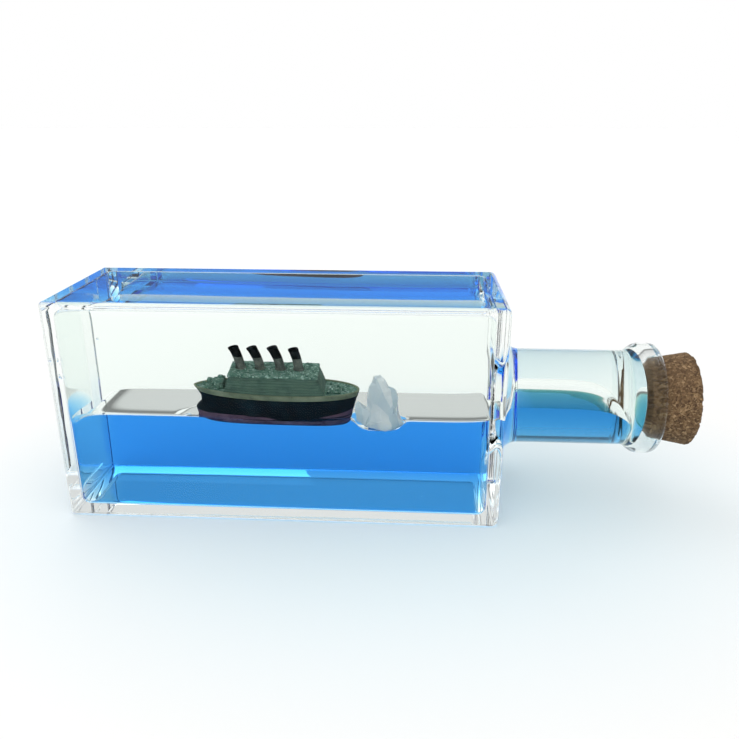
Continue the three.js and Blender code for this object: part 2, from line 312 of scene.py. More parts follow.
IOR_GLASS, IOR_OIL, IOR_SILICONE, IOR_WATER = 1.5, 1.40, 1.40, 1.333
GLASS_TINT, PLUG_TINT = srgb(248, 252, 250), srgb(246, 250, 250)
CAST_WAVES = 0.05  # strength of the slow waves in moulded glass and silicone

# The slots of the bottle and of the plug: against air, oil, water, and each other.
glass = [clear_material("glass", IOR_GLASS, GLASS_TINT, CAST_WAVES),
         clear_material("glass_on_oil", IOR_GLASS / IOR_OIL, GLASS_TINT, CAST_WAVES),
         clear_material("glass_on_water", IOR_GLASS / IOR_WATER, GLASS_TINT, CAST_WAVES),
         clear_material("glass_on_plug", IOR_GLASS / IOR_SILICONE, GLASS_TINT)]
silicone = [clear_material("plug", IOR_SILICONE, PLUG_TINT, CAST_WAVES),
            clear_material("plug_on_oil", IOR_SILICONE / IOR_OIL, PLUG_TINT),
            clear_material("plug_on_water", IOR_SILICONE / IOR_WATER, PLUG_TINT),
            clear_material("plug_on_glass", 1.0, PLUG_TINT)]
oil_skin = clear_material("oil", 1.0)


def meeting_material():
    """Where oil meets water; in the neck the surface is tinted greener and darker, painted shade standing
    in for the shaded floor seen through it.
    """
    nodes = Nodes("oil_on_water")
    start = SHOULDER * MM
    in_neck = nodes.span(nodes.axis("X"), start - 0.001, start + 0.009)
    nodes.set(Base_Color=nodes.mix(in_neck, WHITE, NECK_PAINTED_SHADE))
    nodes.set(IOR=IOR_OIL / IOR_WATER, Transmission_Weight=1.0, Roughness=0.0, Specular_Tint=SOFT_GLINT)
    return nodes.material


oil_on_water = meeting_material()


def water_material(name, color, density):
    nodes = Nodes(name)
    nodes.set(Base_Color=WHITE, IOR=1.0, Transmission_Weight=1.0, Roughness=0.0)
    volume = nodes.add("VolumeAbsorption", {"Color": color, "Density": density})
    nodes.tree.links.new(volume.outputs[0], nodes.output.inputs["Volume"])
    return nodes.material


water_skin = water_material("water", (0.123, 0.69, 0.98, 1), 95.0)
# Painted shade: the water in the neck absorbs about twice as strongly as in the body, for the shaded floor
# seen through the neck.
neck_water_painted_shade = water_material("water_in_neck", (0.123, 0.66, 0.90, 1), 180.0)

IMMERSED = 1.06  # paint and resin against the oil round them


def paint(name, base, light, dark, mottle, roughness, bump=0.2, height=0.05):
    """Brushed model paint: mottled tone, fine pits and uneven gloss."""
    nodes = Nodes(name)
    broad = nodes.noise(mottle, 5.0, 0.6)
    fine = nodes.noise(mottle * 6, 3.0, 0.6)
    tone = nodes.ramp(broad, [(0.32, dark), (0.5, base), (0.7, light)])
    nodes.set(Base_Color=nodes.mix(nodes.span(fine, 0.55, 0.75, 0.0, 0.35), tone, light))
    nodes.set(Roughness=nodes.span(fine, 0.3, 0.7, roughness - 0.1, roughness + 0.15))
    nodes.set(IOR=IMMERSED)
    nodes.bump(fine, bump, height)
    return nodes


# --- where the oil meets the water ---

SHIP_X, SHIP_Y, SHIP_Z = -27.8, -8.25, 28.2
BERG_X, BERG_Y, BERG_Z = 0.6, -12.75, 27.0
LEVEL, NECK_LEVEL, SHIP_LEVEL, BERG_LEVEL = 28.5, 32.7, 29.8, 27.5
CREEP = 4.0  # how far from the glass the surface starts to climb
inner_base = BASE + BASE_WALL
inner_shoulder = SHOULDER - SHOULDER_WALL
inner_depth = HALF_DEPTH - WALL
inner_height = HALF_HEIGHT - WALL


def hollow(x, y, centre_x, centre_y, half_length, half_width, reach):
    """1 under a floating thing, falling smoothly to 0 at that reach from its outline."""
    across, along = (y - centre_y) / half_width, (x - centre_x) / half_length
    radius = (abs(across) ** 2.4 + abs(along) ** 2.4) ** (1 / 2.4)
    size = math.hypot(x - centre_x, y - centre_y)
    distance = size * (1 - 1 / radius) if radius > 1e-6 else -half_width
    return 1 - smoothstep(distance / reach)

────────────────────

# [Written exercise]
Repeat the listing in full, keeping every line exactly as it is.

# [Correct answer]
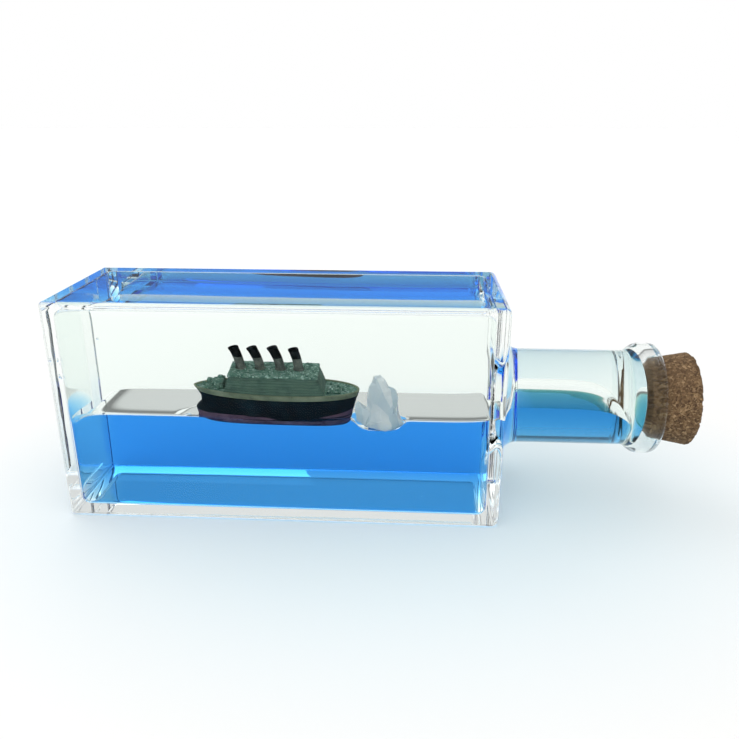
Continue the three.js and Blender code for this object: part 2, from line 312 of scene.py. More parts follow.
IOR_GLASS, IOR_OIL, IOR_SILICONE, IOR_WATER = 1.5, 1.40, 1.40, 1.333
GLASS_TINT, PLUG_TINT = srgb(248, 252, 250), srgb(246, 250, 250)
CAST_WAVES = 0.05  # strength of the slow waves in moulded glass and silicone

# The slots of the bottle and of the plug: against air, oil, water, and each other.
glass = [clear_material("glass", IOR_GLASS, GLASS_TINT, CAST_WAVES),
         clear_material("glass_on_oil", IOR_GLASS / IOR_OIL, GLASS_TINT, CAST_WAVES),
         clear_material("glass_on_water", IOR_GLASS / IOR_WATER, GLASS_TINT, CAST_WAVES),
         clear_material("glass_on_plug", IOR_GLASS / IOR_SILICONE, GLASS_TINT)]
silicone = [clear_material("plug", IOR_SILICONE, PLUG_TINT, CAST_WAVES),
            clear_material("plug_on_oil", IOR_SILICONE / IOR_OIL, PLUG_TINT),
            clear_material("plug_on_water", IOR_SILICONE / IOR_WATER, PLUG_TINT),
            clear_material("plug_on_glass", 1.0, PLUG_TINT)]
oil_skin = clear_material("oil", 1.0)


def meeting_material():
    """Where oil meets water; in the neck the surface is tinted greener and darker, painted shade standing
    in for the shaded floor seen through it.
    """
    nodes = Nodes("oil_on_water")
    start = SHOULDER * MM
    in_neck = nodes.span(nodes.axis("X"), start - 0.001, start + 0.009)
    nodes.set(Base_Color=nodes.mix(in_neck, WHITE, NECK_PAINTED_SHADE))
    nodes.set(IOR=IOR_OIL / IOR_WATER, Transmission_Weight=1.0, Roughness=0.0, Specular_Tint=SOFT_GLINT)
    return nodes.material


oil_on_water = meeting_material()


def water_material(name, color, density):
    nodes = Nodes(name)
    nodes.set(Base_Color=WHITE, IOR=1.0, Transmission_Weight=1.0, Roughness=0.0)
    volume = nodes.add("VolumeAbsorption", {"Color": color, "Density": density})
    nodes.tree.links.new(volume.outputs[0], nodes.output.inputs["Volume"])
    return nodes.material


water_skin = water_material("water", (0.123, 0.69, 0.98, 1), 95.0)
# Painted shade: the water in the neck absorbs about twice as strongly as in the body, for the shaded floor
# seen through the neck.
neck_water_painted_shade = water_material("water_in_neck", (0.123, 0.66, 0.90, 1), 180.0)

IMMERSED = 1.06  # paint and resin against the oil round them


def paint(name, base, light, dark, mottle, roughness, bump=0.2, height=0.05):
    """Brushed model paint: mottled tone, fine pits and uneven gloss."""
    nodes = Nodes(name)
    broad = nodes.noise(mottle, 5.0, 0.6)
    fine = nodes.noise(mottle * 6, 3.0, 0.6)
    tone = nodes.ramp(broad, [(0.32, dark), (0.5, base), (0.7, light)])
    nodes.set(Base_Color=nodes.mix(nodes.span(fine, 0.55, 0.75, 0.0, 0.35), tone, light))
    nodes.set(Roughness=nodes.span(fine, 0.3, 0.7, roughness - 0.1, roughness + 0.15))
    nodes.set(IOR=IMMERSED)
    nodes.bump(fine, bump, height)
    return nodes


# --- where the oil meets the water ---

SHIP_X, SHIP_Y, SHIP_Z = -27.8, -8.25, 28.2
BERG_X, BERG_Y, BERG_Z = 0.6, -12.75, 27.0
LEVEL, NECK_LEVEL, SHIP_LEVEL, BERG_LEVEL = 28.5, 32.7, 29.8, 27.5
CREEP = 4.0  # how far from the glass the surface starts to climb
inner_base = BASE + BASE_WALL
inner_shoulder = SHOULDER - SHOULDER_WALL
inner_depth = HALF_DEPTH - WALL
inner_height = HALF_HEIGHT - WALL


def hollow(x, y, centre_x, centre_y, half_length, half_width, reach):
    """1 under a floating thing, falling smoothly to 0 at that reach from its outline."""
    across, along = (y - centre_y) / half_width, (x - centre_x) / half_length
    radius = (abs(across) ** 2.4 + abs(along) ** 2.4) ** (1 / 2.4)
    size = math.hypot(x - centre_x, y - centre_y)
    distance = size * (1 - 1 / radius) if radius > 1e-6 else -half_width
    return 1 - smoothstep(distance / reach)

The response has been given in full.